### SOURCE DATA

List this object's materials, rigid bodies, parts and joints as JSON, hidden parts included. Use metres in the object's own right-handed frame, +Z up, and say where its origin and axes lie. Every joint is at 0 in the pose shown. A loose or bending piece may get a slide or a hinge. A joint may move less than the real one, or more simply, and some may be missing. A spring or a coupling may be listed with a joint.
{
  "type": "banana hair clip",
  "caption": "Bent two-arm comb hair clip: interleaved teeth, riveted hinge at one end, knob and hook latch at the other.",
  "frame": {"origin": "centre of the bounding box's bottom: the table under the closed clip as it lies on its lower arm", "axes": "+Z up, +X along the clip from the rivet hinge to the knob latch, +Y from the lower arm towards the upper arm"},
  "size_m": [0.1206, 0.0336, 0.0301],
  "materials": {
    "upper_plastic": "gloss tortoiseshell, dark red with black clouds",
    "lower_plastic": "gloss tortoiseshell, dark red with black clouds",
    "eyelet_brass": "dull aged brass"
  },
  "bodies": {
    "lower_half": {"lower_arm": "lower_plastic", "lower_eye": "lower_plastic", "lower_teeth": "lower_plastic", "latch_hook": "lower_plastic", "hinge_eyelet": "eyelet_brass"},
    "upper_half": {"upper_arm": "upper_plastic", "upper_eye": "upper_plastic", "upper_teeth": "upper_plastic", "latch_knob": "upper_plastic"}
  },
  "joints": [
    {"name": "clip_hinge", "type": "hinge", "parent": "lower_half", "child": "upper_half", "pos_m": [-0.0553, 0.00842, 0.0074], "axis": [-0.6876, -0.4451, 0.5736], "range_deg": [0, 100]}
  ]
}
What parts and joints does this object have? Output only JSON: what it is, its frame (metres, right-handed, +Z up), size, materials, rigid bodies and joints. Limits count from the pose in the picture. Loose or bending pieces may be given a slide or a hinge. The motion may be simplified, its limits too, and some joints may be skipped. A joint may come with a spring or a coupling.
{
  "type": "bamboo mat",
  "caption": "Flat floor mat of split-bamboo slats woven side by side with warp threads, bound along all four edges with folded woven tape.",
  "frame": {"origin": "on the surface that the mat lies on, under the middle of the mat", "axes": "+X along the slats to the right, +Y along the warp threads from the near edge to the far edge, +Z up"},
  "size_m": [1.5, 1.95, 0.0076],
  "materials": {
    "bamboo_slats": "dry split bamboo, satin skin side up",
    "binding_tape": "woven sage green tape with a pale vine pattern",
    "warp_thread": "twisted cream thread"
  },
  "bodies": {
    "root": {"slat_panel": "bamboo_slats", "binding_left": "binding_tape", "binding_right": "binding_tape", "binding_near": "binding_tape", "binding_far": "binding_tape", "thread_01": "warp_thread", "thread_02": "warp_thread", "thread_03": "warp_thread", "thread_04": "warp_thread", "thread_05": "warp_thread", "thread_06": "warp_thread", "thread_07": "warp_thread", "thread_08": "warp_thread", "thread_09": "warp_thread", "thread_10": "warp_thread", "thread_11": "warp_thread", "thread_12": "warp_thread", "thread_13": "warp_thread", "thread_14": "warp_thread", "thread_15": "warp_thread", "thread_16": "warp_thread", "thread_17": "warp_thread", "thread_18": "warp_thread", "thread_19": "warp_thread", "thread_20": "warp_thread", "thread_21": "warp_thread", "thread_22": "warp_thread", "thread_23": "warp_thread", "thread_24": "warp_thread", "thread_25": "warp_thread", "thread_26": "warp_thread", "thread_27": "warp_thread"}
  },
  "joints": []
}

######

WHAT YOU HAVE TO DO:
Output the lines from the line containing "What parts and" to the end, both included; add nothing.

RESPONSE BELOW:
What parts and joints does this object have? Output only JSON: what it is, its frame (metres, right-handed, +Z up), size, materials, rigid bodies and joints. Limits count from the pose in the picture. Loose or bending pieces may be given a slide or a hinge. The motion may be simplified, its limits too, and some joints may be skipped. A joint may come with a spring or a coupling.
{
  "type": "bamboo mat",
  "caption": "Flat floor mat of split-bamboo slats woven side by side with warp threads, bound along all four edges with folded woven tape.",
  "frame": {"origin": "on the surface that the mat lies on, under the middle of the mat", "axes": "+X along the slats to the right, +Y along the warp threads from the near edge to the far edge, +Z up"},
  "size_m": [1.5, 1.95, 0.0076],
  "materials": {
    "bamboo_slats": "dry split bamboo, satin skin side up",
    "binding_tape": "woven sage green tape with a pale vine pattern",
    "warp_thread": "twisted cream thread"
  },
  "bodies": {
    "root": {"slat_panel": "bamboo_slats", "binding_left": "binding_tape", "binding_right": "binding_tape", "binding_near": "binding_tape", "binding_far": "binding_tape", "thread_01": "warp_thread", "thread_02": "warp_thread", "thread_03": "warp_thread", "thread_04": "warp_thread", "thread_05": "warp_thread", "thread_06": "warp_thread", "thread_07": "warp_thread", "thread_08": "warp_thread", "thread_09": "warp_thread", "thread_10": "warp_thread", "thread_11": "warp_thread", "thread_12": "warp_thread", "thread_13": "warp_thread", "thread_14": "warp_thread", "thread_15": "warp_thread", "thread_16": "warp_thread", "thread_17": "warp_thread", "thread_18": "warp_thread", "thread_19": "warp_thread", "thread_20": "warp_thread", "thread_21": "warp_thread", "thread_22": "warp_thread", "thread_23": "warp_thread", "thread_24": "warp_thread", "thread_25": "warp_thread", "thread_26": "warp_thread", "thread_27": "warp_thread"}
  },
  "joints": []
}